21st Century Sampsons
An airship is built to generate lift. Could that lift be harnessed to haul heavy equipment?
Other air freighters have limitations: Cargo planes need runways, and helicopters are expensive—$25,000 an hour or more. And even the most powerful lifter, Russia’s Mil Mi-26 helicopter (see “We Haul It All,” June/July 2006), has limits: Its maximum payload capacity is 30.5 tons, whereas oil companies need to lift objects weighing up to 40 tons.
What makes using an airship as a hauler tricky is that when the craft drops off its load, the sudden loss of weight would make it shoot up in the air, in turn making the helium inside expand until it blew the hull apart. Keeping tons of ballast—dead weight—on hand to counteract the bounce is an “incredibly awkward” solution, Hokan Colting says.

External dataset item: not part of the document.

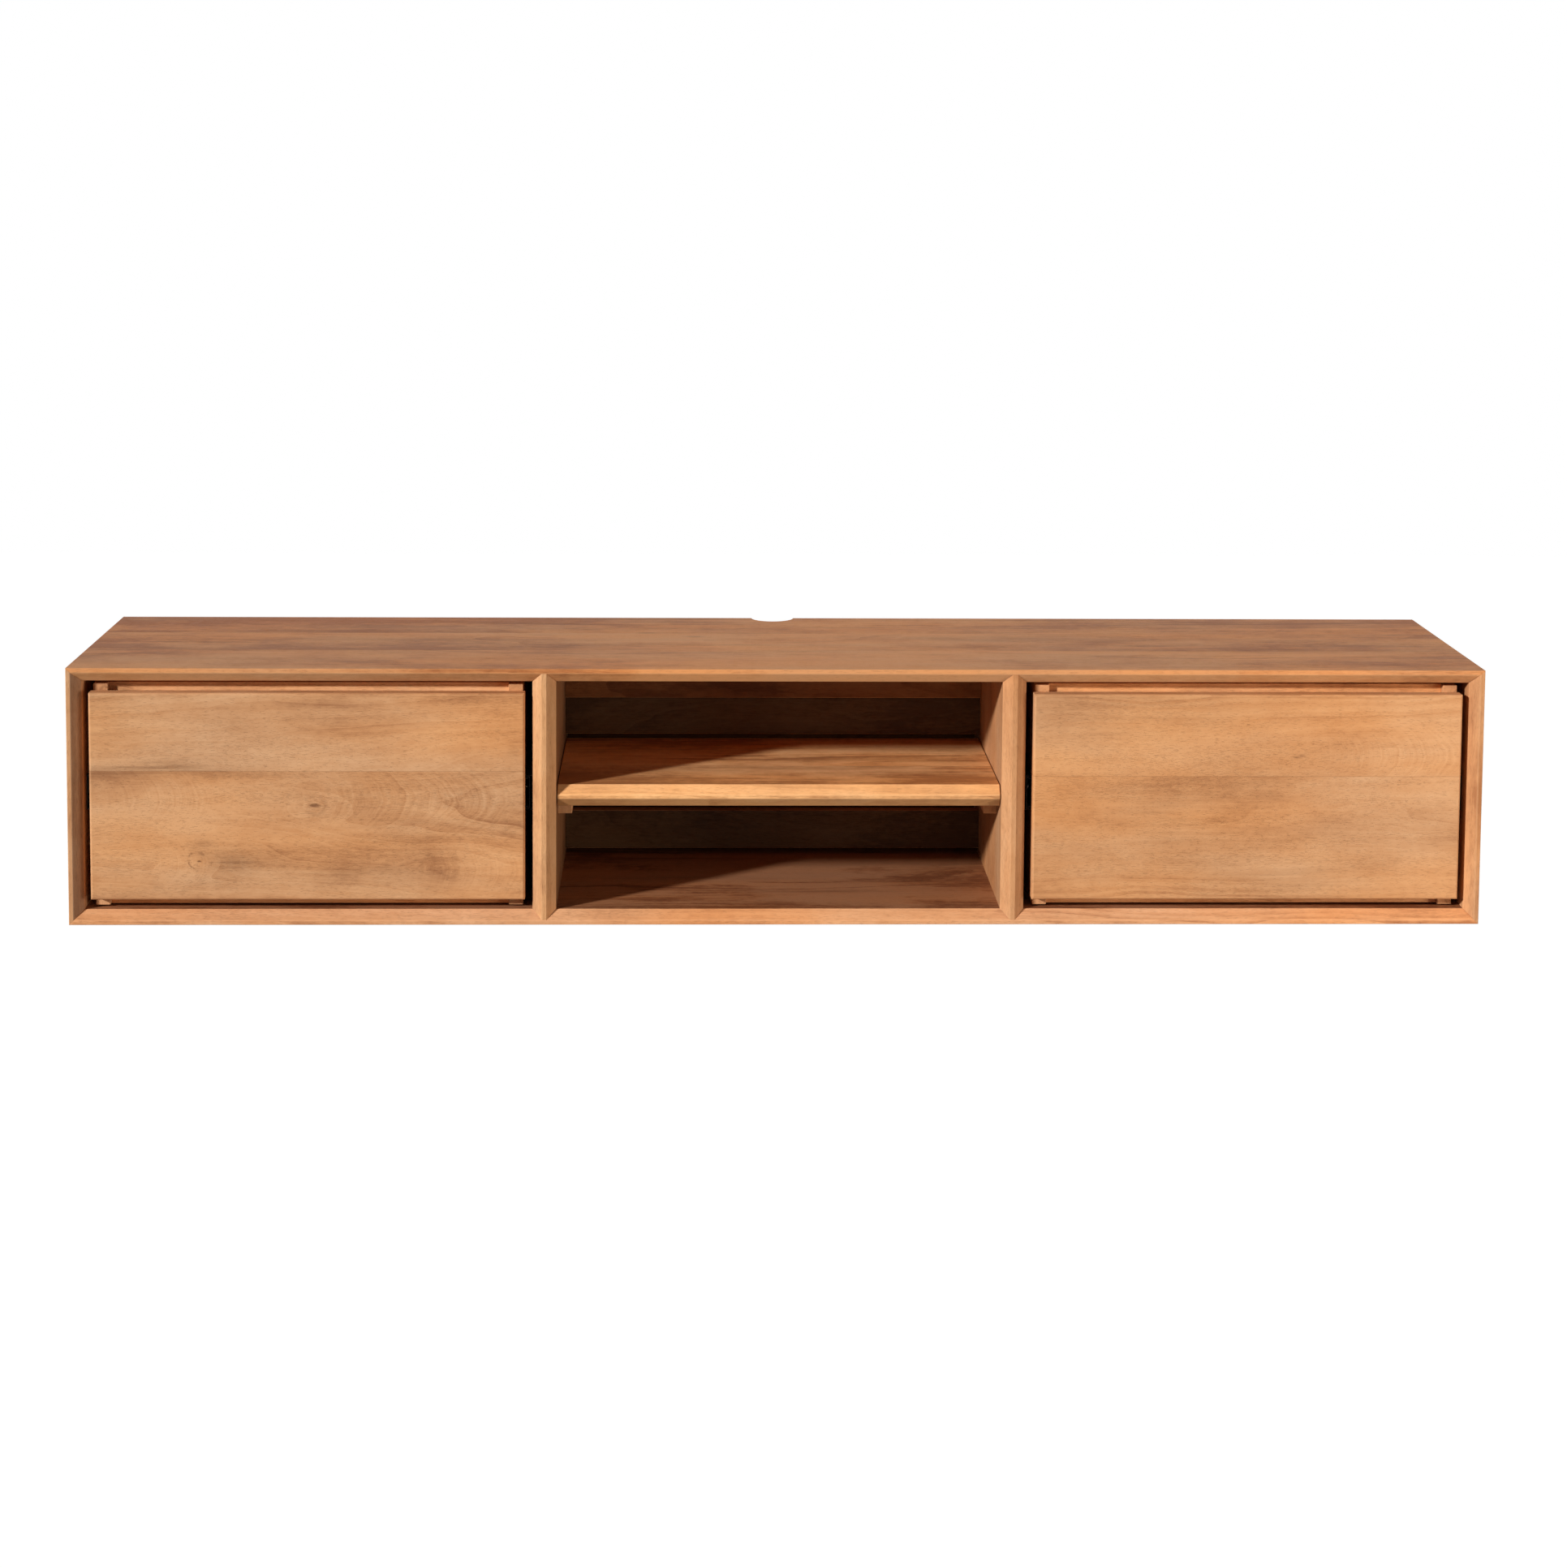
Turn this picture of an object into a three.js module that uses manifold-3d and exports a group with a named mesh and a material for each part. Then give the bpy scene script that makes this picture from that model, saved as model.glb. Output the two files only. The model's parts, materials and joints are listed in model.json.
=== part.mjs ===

The answer is to build a craft that doesn’t need ballast, or can create its own.
This was one of the goals of a now-defunct DARPA program called Walrus, which aimed to develop a test airship that would match the C-130’s 30-ton lift capacity. Phil Hunt, DARPA’s Walrus program manager, recounts that engineers explored several concepts for generating ballast on the craft. In one, exhaust from combustion engines would be captured and treated with nitrogen gleaned from the air and bottled hydrogen, a process that would produce water and ammonium—liquid ballast that would keep the craft controllable. Once the ship had landed, says Hunt, you could wheel the payload off and the ballast would be sufficient to keep the craft from wafting away.
Though Congress did not fund the Walrus program in 2006, several companies continue to work on such concepts. Hokan Colting won’t discuss 21st Century Airships’ proprietary approach. For the most part, neither will Worldwide Aeros, which is promising a vehicle called Aeroscraft, scheduled to fly in 24 to 36 months. Edward Pevzner, Aeroscraft marketing manager, will say that buoyancy would be managed in part through the compression of helium.
Officials at the SkyCat Group of Cardington, Great Britain, are more open. When viewed from the side, their SkyCat airship will look like the cross-section of an airplane wing. From the front it will look like a flattened cigar. The inside will consist of three chambers filled with helium and ballonets. The helium will provide 60 percent of the lift necessary to take off with a heavy load. For a full load, blowers will push air downward through two hover pads, keeping the craft above water, ice, or rocks. The SkyCat will use propellers to move itself forward.
After landing, the hover pads will be reversed to “suck” mode to keep the craft on the ground while its payload is wheeled off. No ballast will be necessary.
Since DARPA did not prohibit foreign proposals, the SkyCat Group had hoped to get Walrus program money to build a small SkyCat. But the agency turned that proposal down, and will not comment publicly on its decision, says spokeswoman Jan Walker. The company is presently in bankruptcy, but is hoping to claw its way out with two demo vehicles, which it calls SkyKittens. The 40-foot SkyKitten 1 earned a visit from Pentagon officials after it flew in 2000. Says Gordon Taylor, the company’s marketing director, a 50-foot SkyKitten is planned, followed within 30 months by the first operational SkyCat vehicle. That craft will carry either 20 or 50 tons of equipment; Taylor says managers haven’t decided whether to go straight to the larger version.
Competing companies have come up with designs that resemble the SkyKittens—to a suspicious degree, say the SkyCat developers.
It’s probably not going to be easy to nudge any of these concepts into the real world. A technology as simple-sounding as airships—fabric, helium, maybe a propeller or two—turns out to be surprisingly complicated. “I’ve heard—seriously—people say ‘Well, we shouldn’t have much problem doing something like that; you just take a gas bag and put a couple of engines on,’ ” Hokan Colting says, laughing. But if the design challenges can be mastered, the decidedly low-tech aircraft could become a critical part of the 21st century fleet.